Sunday, January 22, 2012

Those Little Red Packets

It's been a week since I returned my Geo to Suzuki for an overheating problem after the previous week's timing belt adjustment. Since they would only use genuine parts, it was kind of making me very cautious on all my expenses last week. I took public transpo whenever possible (been quite sometime since I was last on a jeepney) and hailing a cab only when there's no other choice. Since it's Chinese new year, it's customary for Chinese people to be generous and give those red money envelopes. With a very generous boss, I received one last Friday. So yesterday, armed with my red packet, I went to pick up my baby fresh from parts replacement and other services. When I got the bill, I couldn't help but smile. The amount was exactly how much I received from my "ang pao," give or take a couple of hundred pesos.
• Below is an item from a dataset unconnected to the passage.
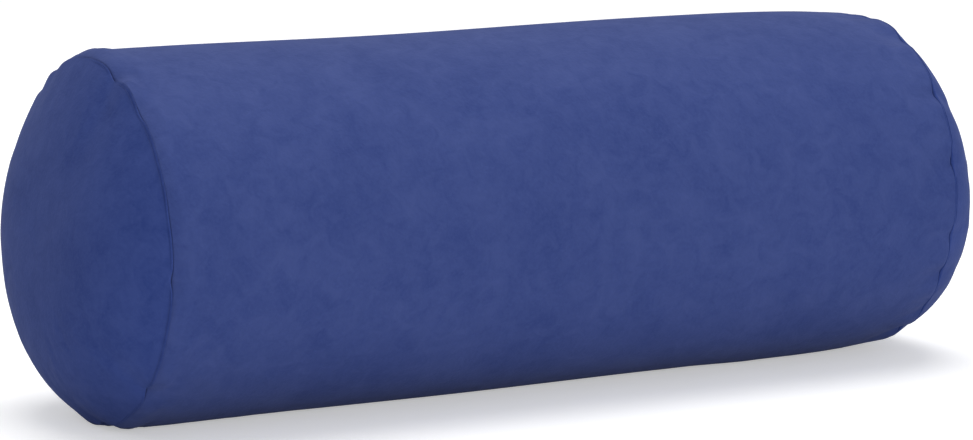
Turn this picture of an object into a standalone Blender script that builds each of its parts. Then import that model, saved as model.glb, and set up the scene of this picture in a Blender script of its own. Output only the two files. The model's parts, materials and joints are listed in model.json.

My boyfriend would always feel bad that I never get to enjoy my 'red envelopes' as it is usually spent for Geo, rent, or some other needs. He feels bad that instead of me going shopping or getting a massage, I would have no choice but to spend it on some other things.

I don't feel the same way. I feel so blessed that God gives me just enough, and gives me those little extras whenever I am in need. Thank you po!

Wednesday, January 11, 2012

Rerun

Time and again I say that I'm not gonna wait for you. That it's not worth it, or it's just not gonna happen. I make believe that I had the strength and that I've moved on. But seeing a photograph of you, of us, of how we were before, just makes me want to time travel and repeat those memories...

How pissed I always get when I arrive and you're not there, but one "Hi" gets me frantically looking for my boots.
How you used to call me and sing "Hey There Delilah" and replace the name with Katrina.
How I felt so much like a kid making snowballs and throwing them at you.
How for the first time I sang karaoke and didn't feel self-conscious coz I'm with you.
How I always fall asleep on the passenger seat on our way home.
How I bought new curtains and linens to surprise you with your redecorated room.
How you forgot to file for a leave on our anniversary.
How I wondered why you never cry, and how I cried so much the first time you did.
How you told me what you had to say, and it numbed me for months.
How you showed up three days later at our doorstep--halfway across the world.

And a rerun of the heartaches would just be okay, and maybe now I'll decide differently.

Thursday, December 29, 2011

A TV for Me!


I finally bought a TV. Make that two! I can't believe I did. I'm not a TV person and I've lived through more than a year in my apartment without one...but oh boy, the Abenson-HSBC promotion was too good to pass up! Bought two LG LCD 32" TVs yesterday with my dad: one for my apartment and one for our home in Navotas. It's relatively big for my apartment use, to think that my place is a studio apartment and is just a few square meters in total.

Each TV is just about PHP 600 per month, at 0% interest for 36 months! That's like, one less dine out per month lang

Sunday, December 18, 2011

SM--Reducing/Reusing/Recycling?

I'm not sure if I've blogged about it, but I call myself a Save the Earth girl. This is true most especially when it comes to paper, plastic and styro. I switch off lights during Earth Hour, and everytime it's not needed.

I grew up with our printing press where every inch of paper is essential. Rejected works are reused for other purposes, and scrap paper were sold to a recycling company. I never had to buy paper during my school days, and my parents would always frown upon not using scratch papers. Growing up, this turned out to be a good upbringing (like with most lessons that my parents instilled when we were younger--which I used to not understand).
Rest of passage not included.